Crate & Barrel gave associates multiple ways to access training, leveraging a mix of in-person and digital touchpoints. This included access directly from the Workday app and via Workday campaigns, further supported by physical QR codes placed contextually in-store to support moment-of-need learning, such as quick product refreshers. The company additionally placed shortcuts on shared in-store iPads, allowing associates to drop into training (via single sign-on) in seconds.
By building out multiple routes to training, and embedding entry points into already-used, high traffic workflows, Crate & Barrel maximized the likelihood of engagement.
Critically, the launch of eduMe was supported by a robust internal communications campaign, led by the L&D team, that helped drive awareness and adoption. Senior leaders were briefed early, stores received printed promotional collateral, and in-person visits supported teams through the initial roll out. Crate & Barrel also opted for a staggered launch, allowing them to use observations and feedback to refine the experience before expanding to the full network.
eduMe’s integration with Workday ensured Crate & Barrel’s training data flowed directly back into their primary system of record, giving the business one unified view of completion and engagement.
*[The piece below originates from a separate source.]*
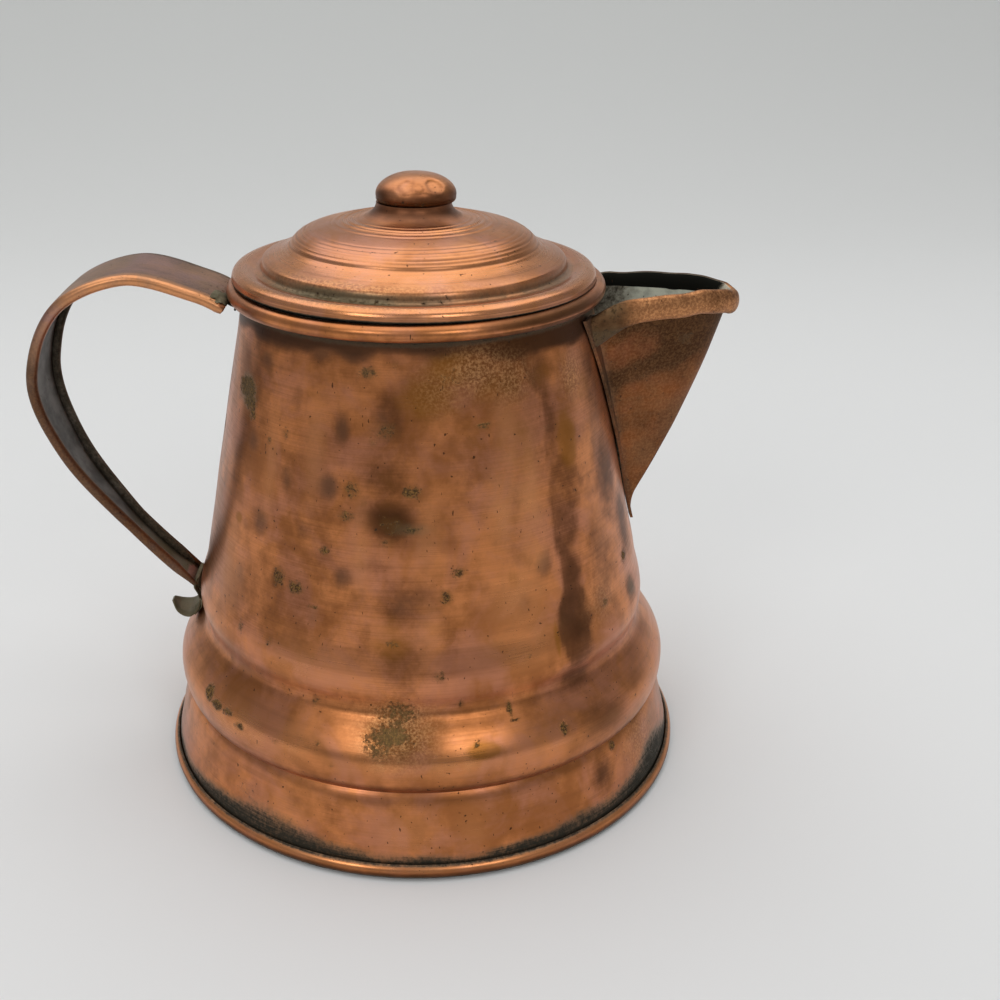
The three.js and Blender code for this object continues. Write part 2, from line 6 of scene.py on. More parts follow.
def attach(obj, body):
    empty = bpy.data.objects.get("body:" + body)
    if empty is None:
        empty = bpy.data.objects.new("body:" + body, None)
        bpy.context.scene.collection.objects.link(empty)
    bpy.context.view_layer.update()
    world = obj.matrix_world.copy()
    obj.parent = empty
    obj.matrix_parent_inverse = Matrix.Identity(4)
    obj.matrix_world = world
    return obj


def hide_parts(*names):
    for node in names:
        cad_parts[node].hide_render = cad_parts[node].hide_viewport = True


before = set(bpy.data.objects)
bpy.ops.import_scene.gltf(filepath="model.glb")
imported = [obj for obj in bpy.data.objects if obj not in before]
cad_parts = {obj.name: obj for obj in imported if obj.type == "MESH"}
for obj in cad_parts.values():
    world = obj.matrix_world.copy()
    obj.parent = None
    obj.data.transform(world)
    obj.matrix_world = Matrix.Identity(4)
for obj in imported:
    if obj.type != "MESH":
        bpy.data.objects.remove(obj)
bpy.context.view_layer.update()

# Sizes are in millimetres and angles in degrees. The origin is the middle of the bottom,
# the spout points along +X and the handle along -X.
MM = 0.001

# Pot body, measured on its outside
SHEET = 0.6
RIM_WIRE = (31.2, 89.2)
RIM_BEAD = 1.4
FOOT_RADIUS = 48.3
STRAINER_ROWS = ((80.0, 3), (75.14, 2), (70.28, 1))
STRAINER_PITCH = 5.4
STRAINER_HOLE = 1.5
TURNS = 320

# Bottom
BOTTOM_SHEET = 0.5
BOTTOM_BEAD = 1.45
BOTTOM_LAP = 0.15

# Lid, and how askew it lies
LID_SHIFT = (-0.35, 0.0, 0.18)
LID_TILT = 0.6
KNOB_SHEET = 0.6
KNOB_TOP = 107.95
KNOB_SHIFT = (0.35, 0.0, 0.0)

# Spout
SPOUT_SHEET = 0.5
SPOUT_TOP = 86.0
SPOUT_HALF_WIDTH = 10.8
FLANGE_FOOT = 44.0
FLANGE_HALF_WIDTH = 14.4
TROUGH_FOOT = 49.0
RIDGE_FOOT, RIDGE_TOP = 40.2, 54.6
SEAT_GAP = 0.3
LIP_SIZE = (1.15, 2.1)
LIP_HEIGHT = 85.4

# Handle
STRAP_SHEET = 0.5
STRAP_HALF_WIDTH = 8.7
STRAP_TAIL_HALF_WIDTH = 4.2
TAB_HALF_WIDTH = 4.6
CURL_TIP_HALF_WIDTH = 0.9
ROLL = 0.95
EDGE_WIRE = 0.42


# Numbers and curves

def span(value, low, high):
    """How far a value has gone from low to high, held between 0 and 1."""
    return np.clip((value - low) / (high - low), 0, 1)


def ease(value, low, high):
    """The share t of the way from low to high, eased at both ends: 3t^2 - 2t^3."""
    t = span(value, low, high)
    return t * t * (3 - 2 * t)


def near(value, middle, width):
    """A hump of height 1 at the middle: exp(-((value - middle) / width)^2)."""
    return np.exp(-((value - middle) / width) ** 2)


def toward(angle, middle, width):
    """The same hump on angles about the axis, measured the short way round."""
    return near((angle - middle + 180) % 360, 180, width)


def mix(a, b, share):
    """The value a share of the way from a to b: a + (b - a) share."""
    return a + (b - a) * share


def bend(start, pull, end, steps):
    """Quadratic curve (1-t)^2 start + 2t(1-t) pull + t^2 end, without its first point."""
    t = np.linspace(0, 1, steps + 1)[1:, None]
    start, pull, end = np.array(start), np.array(pull), np.array(end)
    return (1 - t) ** 2 * start + 2 * t * (1 - t) * pull + t * t * end


def straight(start, end, steps):
    """Evenly spaced points from start to end, without the first."""
    t = np.linspace(0, 1, steps + 1)[1:, None]
    return np.array(start) * (1 - t) + np.array(end) * t


def chain(start, *parts):
    """A line from its start through parts end to end. Each part is a pull, an end and a
    number of steps, and is straight if its pull is None."""
    line = [np.array([start])]
    for pull, end, steps in parts:
        here = line[-1][-1]
        line.append(straight(here, end, steps) if pull is None else bend(here, pull, end, steps))
    return np.concatenate(line)


def arc(centre, radii, from_angle, to_angle, steps):
    """Part of an ellipse: centre + (radius cos a, radius sin a)."""
    a = np.radians(np.linspace(from_angle, to_angle, steps + 1))
    return np.array(centre) + np.stack([radii[0] * np.cos(a), radii[1] * np.sin(a)], 1)


def travelled(line):
    """Distance along a line of points, up to each point."""
    return np.concatenate([[0], np.cumsum(np.linalg.norm(np.diff(line, axis=0), axis=1))])


def inset(line, distance):
    """A line moved to its left by a distance, along the normal at each point."""
    way = np.gradient(line, axis=0)
    way /= np.maximum(np.linalg.norm(way, axis=1, keepdims=True), 1e-9)
    return line + distance * np.stack([-way[:, 1], way[:, 0]], 1)


def hills(across, up, seed, wraps=0):
    """Smooth random hills between -1 and 1: a random height at each corner of a lattice of
    unit cells, eased both ways between the corners. wraps is the number of cells around."""
    rows = int(np.max(up) - np.min(up)) + 4
    columns = wraps or int(np.max(across) - np.min(across)) + 4
    table = np.random.default_rng(seed).uniform(-1, 1, (rows, columns))
    x, y = across - (0 if wraps else np.min(across)), up - np.min(up)
    i, j = np.floor(x).astype(int), np.floor(y).astype(int)
    s, t = ease(x - i, 0, 1), ease(y - j, 0, 1)
    i, k = i % columns, (i + 1) % columns
    low = mix(table[j, i], table[j, k], s)
    high = mix(table[j + 1, i], table[j + 1, k], s)
    return mix(low, high, t)


def ripples(angle, up, seed, cells):
    """Hills that close on themselves after a number of cells around the pot."""
    return hills((angle % 360) / 360 * cells, up, seed, cells)


def around(points):
    """Angle about the pot's axis in degrees, distance from the axis, and height."""
    x, y, z = points[..., 0], points[..., 1], points[..., 2]
    return np.degrees(np.arctan2(y, x)), np.hypot(x, y), z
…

This eliminated the need to compare reports across disconnected tools and provided teams at HQ with a real time picture of how training was landing across stores.
Managers on the ground also played a critical role. Through eduMe’s performance dashboards, store leaders could see which lessons had been completed, where engagement lagged, and what topics needed reinforcement. This visibility allowed stores to adjust quickly, close knowledge gaps, and feed insights directly back to L&D, creating a more connected and data informed cycle between frontline teams and headquarters.
Crate & Barrel saw immediate and significant improvements in both training engagement and operational efficiency.
Within the first three months of adoption, employees completed more than 80,000 lessons, demonstrating high engagement and strong adoption of the new learning experience. Training content became faster to produce and easier to distribute, allowing the company to support large scale systems changes with confidence.
QUOTE - HOW EDUME HAS POSITIVELY SHAKEN UP C&B'S TRAINING APPROACH, IN A NUTSHELL
The company also established consistent, always available learning across all stores, creating a digital layer that supported and strengthened in person training. The seamless access through Workday and in store devices meant associates could complete training during shifts without disruption.
Managers gained the ability to monitor completion, identify gaps, and reinforce training more effectively, leading to improved alignment across stores and departments.
The initiative also laid a foundation for future programs. Crate & Barrel now has the infrastructure to expand eduMe into corporate onboarding, leadership training, and upskilling on large and complex tools such as Workday itself.